• _DATA EXTRACT_
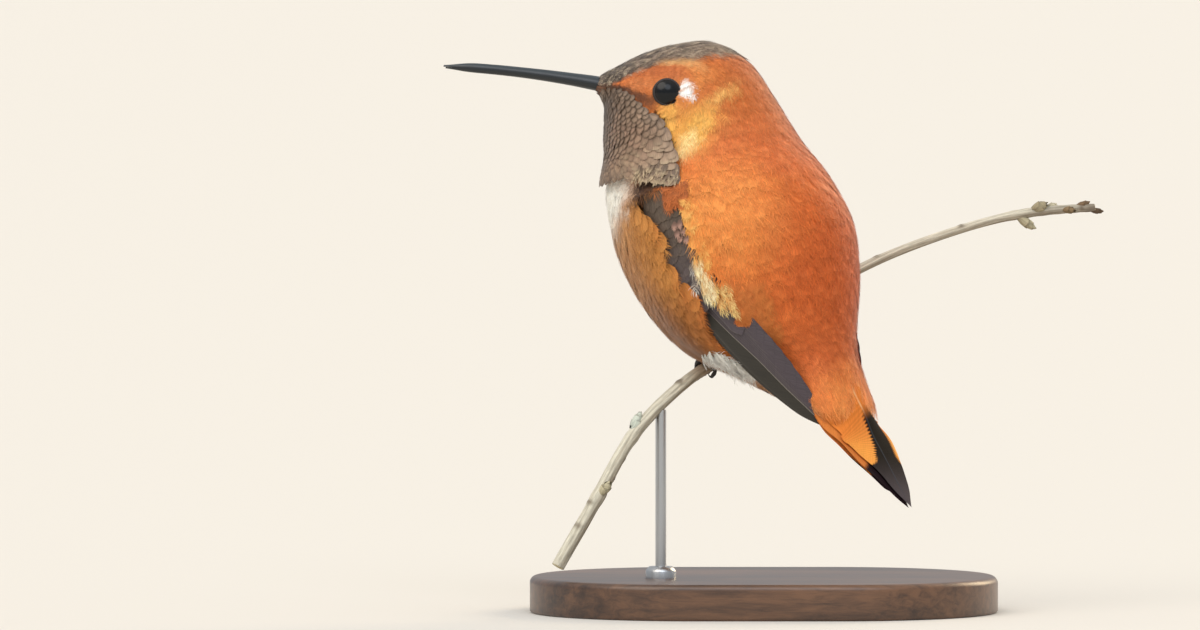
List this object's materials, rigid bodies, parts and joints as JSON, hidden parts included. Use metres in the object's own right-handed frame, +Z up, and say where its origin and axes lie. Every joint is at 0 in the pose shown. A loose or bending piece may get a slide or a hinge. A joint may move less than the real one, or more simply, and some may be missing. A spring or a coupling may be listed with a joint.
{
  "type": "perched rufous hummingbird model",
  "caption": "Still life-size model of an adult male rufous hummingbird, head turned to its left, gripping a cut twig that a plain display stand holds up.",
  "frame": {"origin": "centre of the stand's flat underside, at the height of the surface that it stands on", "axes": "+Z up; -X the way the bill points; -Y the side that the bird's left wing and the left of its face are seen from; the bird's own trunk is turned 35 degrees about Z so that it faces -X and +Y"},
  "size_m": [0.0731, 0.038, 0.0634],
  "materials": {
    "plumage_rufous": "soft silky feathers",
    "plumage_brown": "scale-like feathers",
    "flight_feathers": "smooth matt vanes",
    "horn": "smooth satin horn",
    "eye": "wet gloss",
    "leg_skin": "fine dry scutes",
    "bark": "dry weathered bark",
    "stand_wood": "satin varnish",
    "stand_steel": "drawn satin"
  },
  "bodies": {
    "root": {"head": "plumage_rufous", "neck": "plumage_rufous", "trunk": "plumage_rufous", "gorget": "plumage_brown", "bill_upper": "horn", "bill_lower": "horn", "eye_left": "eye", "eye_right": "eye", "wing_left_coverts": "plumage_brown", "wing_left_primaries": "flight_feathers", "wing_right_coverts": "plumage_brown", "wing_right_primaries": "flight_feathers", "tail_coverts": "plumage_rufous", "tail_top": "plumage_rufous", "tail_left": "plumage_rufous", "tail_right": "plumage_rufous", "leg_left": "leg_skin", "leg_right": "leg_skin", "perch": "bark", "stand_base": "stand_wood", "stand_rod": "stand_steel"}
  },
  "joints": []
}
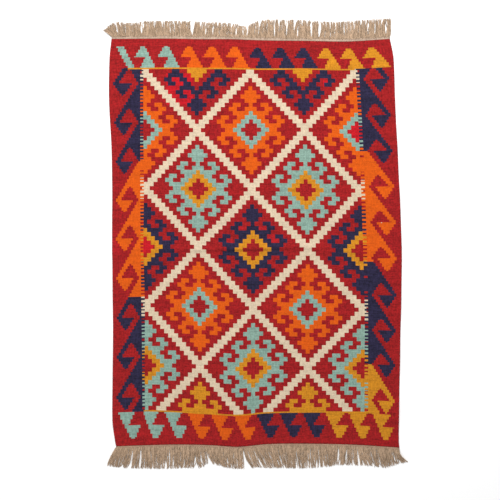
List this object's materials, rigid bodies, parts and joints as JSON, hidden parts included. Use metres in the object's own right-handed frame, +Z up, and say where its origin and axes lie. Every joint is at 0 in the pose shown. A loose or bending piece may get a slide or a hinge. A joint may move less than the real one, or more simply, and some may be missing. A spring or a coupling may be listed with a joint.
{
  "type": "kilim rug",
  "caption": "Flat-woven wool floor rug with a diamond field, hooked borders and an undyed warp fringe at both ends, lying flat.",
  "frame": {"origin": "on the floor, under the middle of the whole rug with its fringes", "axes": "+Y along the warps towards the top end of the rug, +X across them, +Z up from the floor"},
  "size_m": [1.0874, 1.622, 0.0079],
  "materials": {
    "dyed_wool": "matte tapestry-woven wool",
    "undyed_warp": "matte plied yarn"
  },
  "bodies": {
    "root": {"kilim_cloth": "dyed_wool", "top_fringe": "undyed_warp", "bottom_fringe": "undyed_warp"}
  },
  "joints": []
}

• _SHORT EXERCISE_
Write the data back out verbatim.

• _WRITTEN ANSWER_
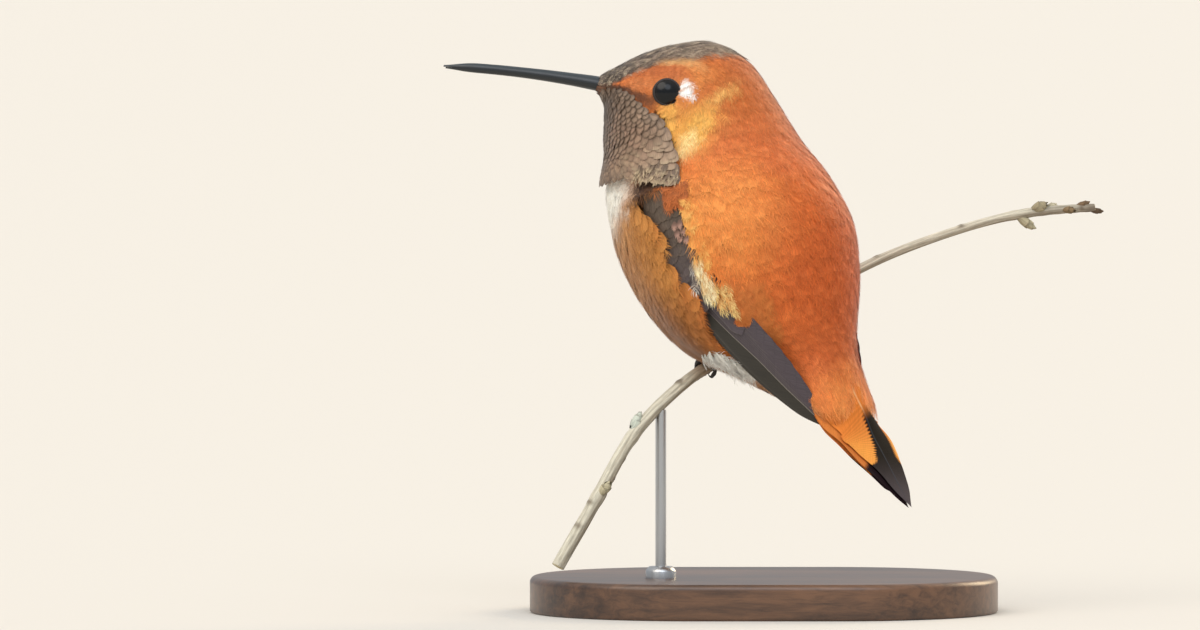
List this object's materials, rigid bodies, parts and joints as JSON, hidden parts included. Use metres in the object's own right-handed frame, +Z up, and say where its origin and axes lie. Every joint is at 0 in the pose shown. A loose or bending piece may get a slide or a hinge. A joint may move less than the real one, or more simply, and some may be missing. A spring or a coupling may be listed with a joint.
{
  "type": "perched rufous hummingbird model",
  "caption": "Still life-size model of an adult male rufous hummingbird, head turned to its left, gripping a cut twig that a plain display stand holds up.",
  "frame": {"origin": "centre of the stand's flat underside, at the height of the surface that it stands on", "axes": "+Z up; -X the way the bill points; -Y the side that the bird's left wing and the left of its face are seen from; the bird's own trunk is turned 35 degrees about Z so that it faces -X and +Y"},
  "size_m": [0.0731, 0.038, 0.0634],
  "materials": {
    "plumage_rufous": "soft silky feathers",
    "plumage_brown": "scale-like feathers",
    "flight_feathers": "smooth matt vanes",
    "horn": "smooth satin horn",
    "eye": "wet gloss",
    "leg_skin": "fine dry scutes",
    "bark": "dry weathered bark",
    "stand_wood": "satin varnish",
    "stand_steel": "drawn satin"
  },
  "bodies": {
    "root": {"head": "plumage_rufous", "neck": "plumage_rufous", "trunk": "plumage_rufous", "gorget": "plumage_brown", "bill_upper": "horn", "bill_lower": "horn", "eye_left": "eye", "eye_right": "eye", "wing_left_coverts": "plumage_brown", "wing_left_primaries": "flight_feathers", "wing_right_coverts": "plumage_brown", "wing_right_primaries": "flight_feathers", "tail_coverts": "plumage_rufous", "tail_top": "plumage_rufous", "tail_left": "plumage_rufous", "tail_right": "plumage_rufous", "leg_left": "leg_skin", "leg_right": "leg_skin", "perch": "bark", "stand_base": "stand_wood", "stand_rod": "stand_steel"}
  },
  "joints": []
}
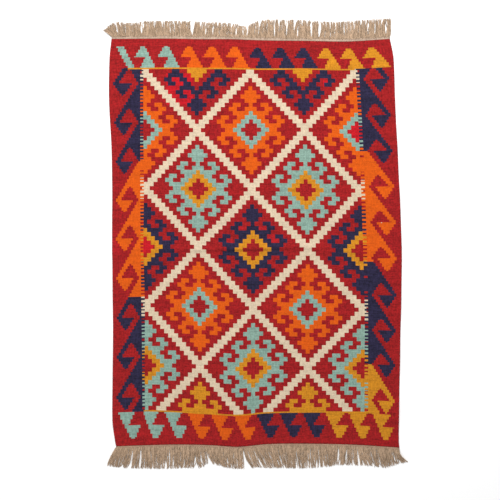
List this object's materials, rigid bodies, parts and joints as JSON, hidden parts included. Use metres in the object's own right-handed frame, +Z up, and say where its origin and axes lie. Every joint is at 0 in the pose shown. A loose or bending piece may get a slide or a hinge. A joint may move less than the real one, or more simply, and some may be missing. A spring or a coupling may be listed with a joint.
{
  "type": "kilim rug",
  "caption": "Flat-woven wool floor rug with a diamond field, hooked borders and an undyed warp fringe at both ends, lying flat.",
  "frame": {"origin": "on the floor, under the middle of the whole rug with its fringes", "axes": "+Y along the warps towards the top end of the rug, +X across them, +Z up from the floor"},
  "size_m": [1.0874, 1.622, 0.0079],
  "materials": {
    "dyed_wool": "matte tapestry-woven wool",
    "undyed_warp": "matte plied yarn"
  },
  "bodies": {
    "root": {"kilim_cloth": "dyed_wool", "top_fringe": "undyed_warp", "bottom_fringe": "undyed_warp"}
  },
  "joints": []
}